◆ YOUR OBJECTIVE: Stop after the line with "hose_radius = 5.45": repeat exactly every line before it, beginning with the first, and that line itself.
::::::::
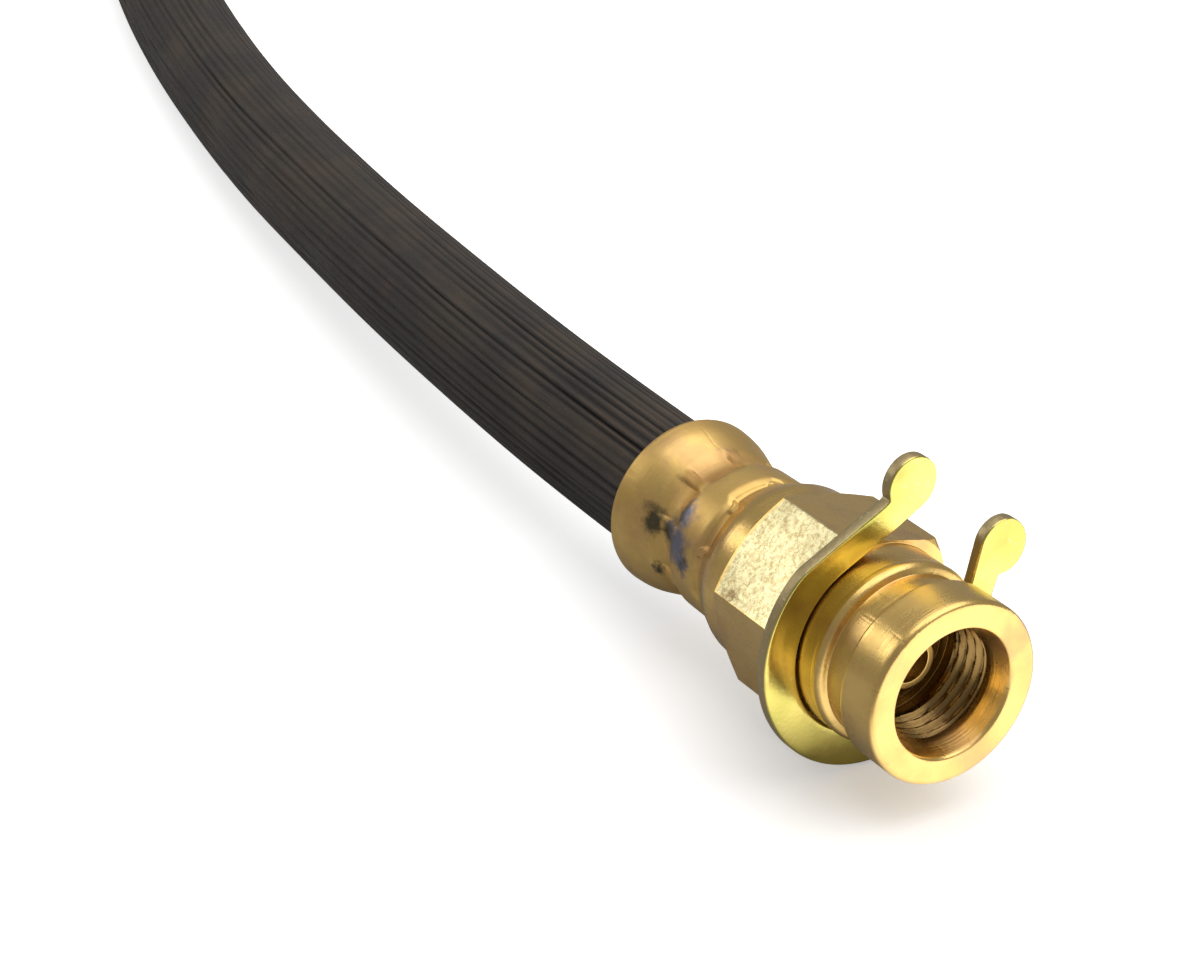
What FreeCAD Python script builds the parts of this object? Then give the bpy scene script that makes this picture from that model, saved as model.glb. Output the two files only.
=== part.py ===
import FreeCAD, Part
import math
import os

# Hydraulic brake hose with a female port fitting, its horseshoe clip and a male end fitting.
# Millimetres. The port fitting's axis is the X axis, its flat nose face is at X = 0 and it
# points along +X. +Z is up. The clip, the hose and the far hex all touch the plane Z = -10.

# ---- driving dimensions -------------------------------------------------------------------
# Hose layers, outer radii from the bore outwards
bore_radius = 1.6
inner_tube_radius = 2.4
inner_braid_radius = 2.9
cushion_radius = 3.3
outer_braid_radius = 3.8
hose_radius = 5.45

# Crimped shell, the same on both fittings
crimp_squeeze = 0.85
shell_wall = 1.15
crimp_depth = 0.3
crimp_length = 12.4
bell_length = 4.9
bell_rise = 1.15
waist_length = 2.0
mouth_flare = 0.85
bell_clearance = 0.05
step_width = 0.7
pocket_overlap = 0.8

# Hexagon, the same on both fittings
hex_across_flats = 14.29
hex_length = 8.2
hex_chamfer = 0.55
hex_phase = 45.7
end_hex_phase = 0.0
shoulder_length = 4.0
shoulder_land = 2.4
shoulder_rise = 0.3

# Nose of the port fitting
nose_radius = 7.0
nose_length = 3.7
nose_edge = 0.25
groove_width = 2.4
groove_depth = 0.7
ridge_length = 0.95
neck_length = 2.85
neck_drop = 0.05

# Threaded port: plain counterbore, thread crests, relief, and the flare seat at the bottom
counterbore_radius = 4.85
counterbore_depth = 1.3
counterbore_lead = 0.3
thread_relief = 0.2
relief_length = 2.4
thread_major_radius = 4.7625
thread_crest_radius = 4.3
port_depth = 8.2
seat_base = 1.0
seat_height = 2.2
seat_top_radius = 2.0
seat_bore_radius = 1.5
seat_clearance = 0.05

# Nipples inside the hose
stem_bore_radius = 1.0
stem_reach = 9.6

# Horseshoe clip
clip_clearance = 0.10
clip_ring_width = 2.7
clip_thickness = 1.0
clip_gap = 0.2
clip_opening_angle = 49.5
ear_radius = 2.1
ear_distance = 11.8
ear_half_angle = 28.0
arm_width = 2.3

# Male end fitting and its washer, which lies round an undercut at the foot of the thread
undercut_depth = 0.4
undercut_margin = 0.6
stub_length = 12.0
stub_chamfer = 0.7
collar_radius = 6.9
collar_length = 1.6
washer_radius = 6.8
washer_thickness = 1.2
washer_clearance = 0.08
washer_gap = 0.05

# ---- stations along the port fitting, measured back from the nose face ----------------------
groove_start = nose_length
ridge_start = groove_start + groove_width
neck_start = ridge_start + ridge_length
hex_start = neck_start + neck_length
hex_end = hex_start + hex_length
shell_start = hex_end + shoulder_length
pocket_bottom = shell_start - pocket_overlap
rim = pocket_bottom + crimp_length

hex_corner_radius = hex_across_flats / math.sqrt(3)
neck_radius = nose_radius - neck_drop
pocket_radius = hose_radius - crimp_squeeze
step_radius = pocket_radius + shell_wall
shell_radius = step_radius + crimp_depth
throat_radius = hose_radius + bell_clearance
clip_inner_radius = nose_radius + clip_clearance
clip_outer_radius = clip_inner_radius + clip_ring_width
relief_radius = thread_major_radius + thread_relief
seat_radius = thread_crest_radius - seat_clearance
collar_face = -hex_start + collar_length
stub_tip = collar_face + stub_length
undercut_end = collar_face + washer_gap + washer_thickness + undercut_margin

# The hose's centre line. The first point is the bottom of the port fitting's pocket and the
# last one is the bottom of the far fitting's pocket. The last run is level.
ROUTE = [
    (-pocket_bottom, 0.0, 0.0),
    (-45.0, 0.0, 0.0),
    (-70.0, 1.9, -0.6),
    (-98.0, 5.6, -1.95),
    (-128.0, 10.7, -3.55),
    (-157.0, 17.1, -4.55),
    (-184.0, 24.3, -4.55),
    (-211.0, 33.6, -4.55),
    (-235.0, 45.0, -4.55),
    (-256.0, 57.6, -2.85),
    (-274.0, 71.2, -2.85),
]
CORNER_SHARE = 0.45


def vector(point):
    return FreeCAD.Vector(*point)


def turned(outline):
    """Solid of revolution about the X axis from an outline of (x, radius) steps.

    A step of two numbers is the end of a straight line. A step of four numbers is an arc:
    a point on the way and then its end.
    """
    edges = []
    last = vector((outline[0][0], 0, outline[0][1]))
    for step in outline[1:] + outline[:1]:
        end = vector((step[-2], 0, step[-1]))
        if len(step) == 4:
            edges.append(Part.Arc(last, vector((step[0], 0, step[1])), end).toShape())
        elif end.distanceToPoint(last) > 1e-6:
            edges.append(Part.LineSegment(last, end).toShape())
        last = end
    face = Part.Face(Part.Wire(edges))
    return face.revolve(vector((0, 0, 0)), vector((1, 0, 0)), 360)


def cylinder(start_x, length, radius):
    return Part.makeCylinder(radius, length, vector((start_x, 0, 0)), vector((1, 0, 0)))


def hexagon_bar(start_x, length, phase):
    """Hexagonal bar along X whose first corner stands at the angle phase from +Y."""
    corners = []
    for i in range(7):
        angle = math.radians(phase + 60 * (i % 6))
        place = (start_x, hex_corner_radius * math.cos(angle), hex_corner_radius * math.sin(angle))
        corners.append(vector(place))
    face = Part.Face(Part.makePolygon(corners))
    return face.extrude(vector((length, 0, 0)))


def pocket_steps():
    """Inside of the crimped shell from its flared mouth forward to the pocket's bottom."""
    return [
        (-rim, throat_radius + mouth_flare),
        (-rim + 1.3, throat_radius),
        (-rim + 2.3, throat_radius),
        (-rim + 3.8, pocket_radius),
        (-pocket_bottom, pocket_radius),
    ]


def crimped_shell_steps():
    """Outside of the crimped shell from the shoulder's foot back to the rim, then its pocket.

    The narrow step, the bulge, the waist and the bell follow one another, and the bell's lip
    is rounded.
    """
    waist_end = rim - bell_length
    waist_start = waist_end - waist_length
    bulge_start = shell_start + step_width + 0.4
    edge_radius = shell_radius - 0.05
    bell_radius = step_radius + bell_rise
    return [
        (-shell_start, step_radius),
        (-shell_start - step_width, step_radius),
        (-bulge_start, shell_radius),
        (-(bulge_start + waist_start) / 2, shell_radius + 0.08, -waist_start, edge_radius),
        (-(waist_start + waist_end) / 2, step_radius - 0.03, -waist_end, edge_radius),
        (-(waist_end + rim) / 2 - 0.1, bell_radius - 0.1, -rim + 0.7, bell_radius),
        (-rim + 0.12, bell_radius - 0.12, -rim, bell_radius - 0.4),
    ] + pocket_steps()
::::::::
◆ RESULT BELOW:
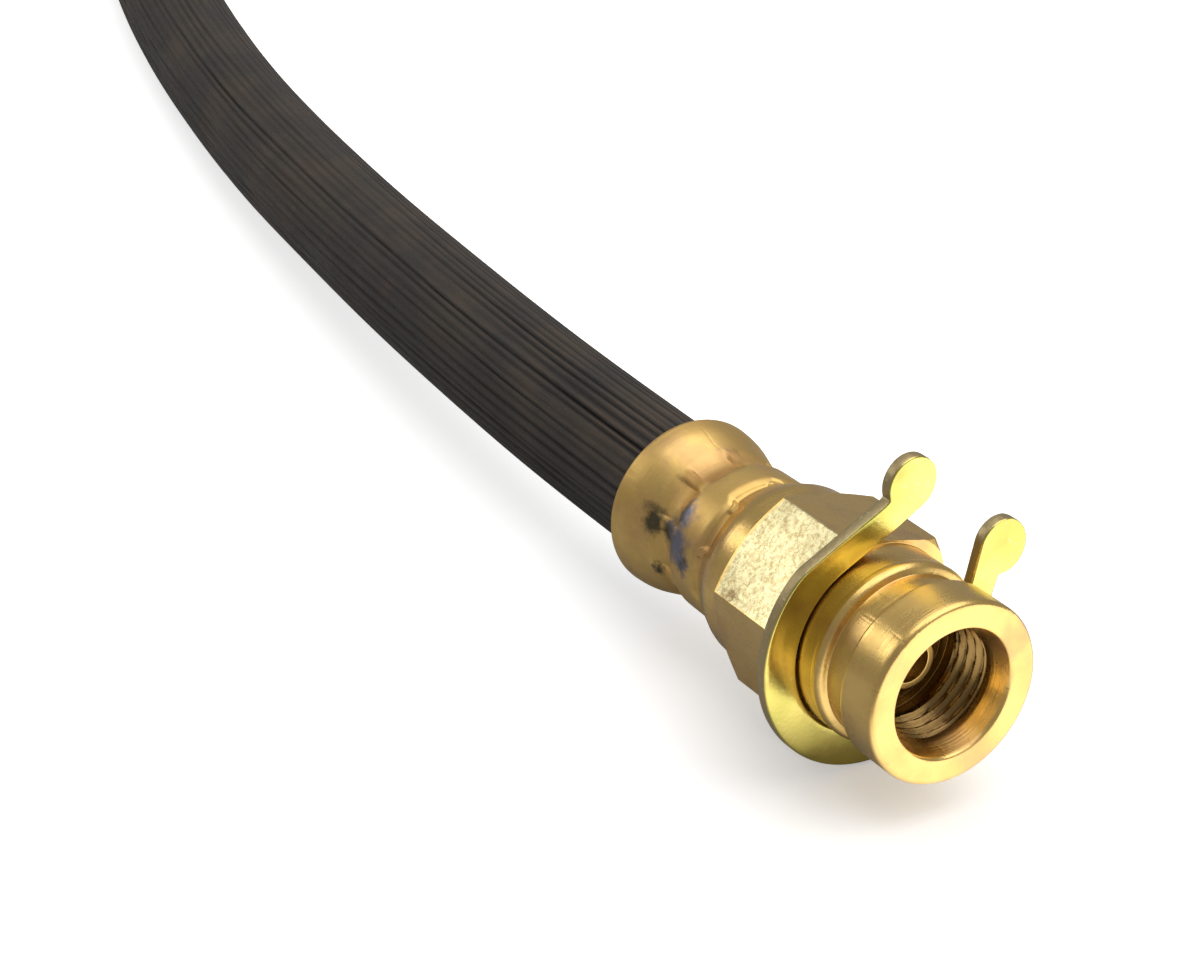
What FreeCAD Python script builds the parts of this object? Then give the bpy scene script that makes this picture from that model, saved as model.glb. Output the two files only.
=== part.py ===
import FreeCAD, Part
import math
import os

# Hydraulic brake hose with a female port fitting, its horseshoe clip and a male end fitting.
# Millimetres. The port fitting's axis is the X axis, its flat nose face is at X = 0 and it
# points along +X. +Z is up. The clip, the hose and the far hex all touch the plane Z = -10.

# ---- driving dimensions -------------------------------------------------------------------
# Hose layers, outer radii from the bore outwards
bore_radius = 1.6
inner_tube_radius = 2.4
inner_braid_radius = 2.9
cushion_radius = 3.3
outer_braid_radius = 3.8
hose_radius = 5.45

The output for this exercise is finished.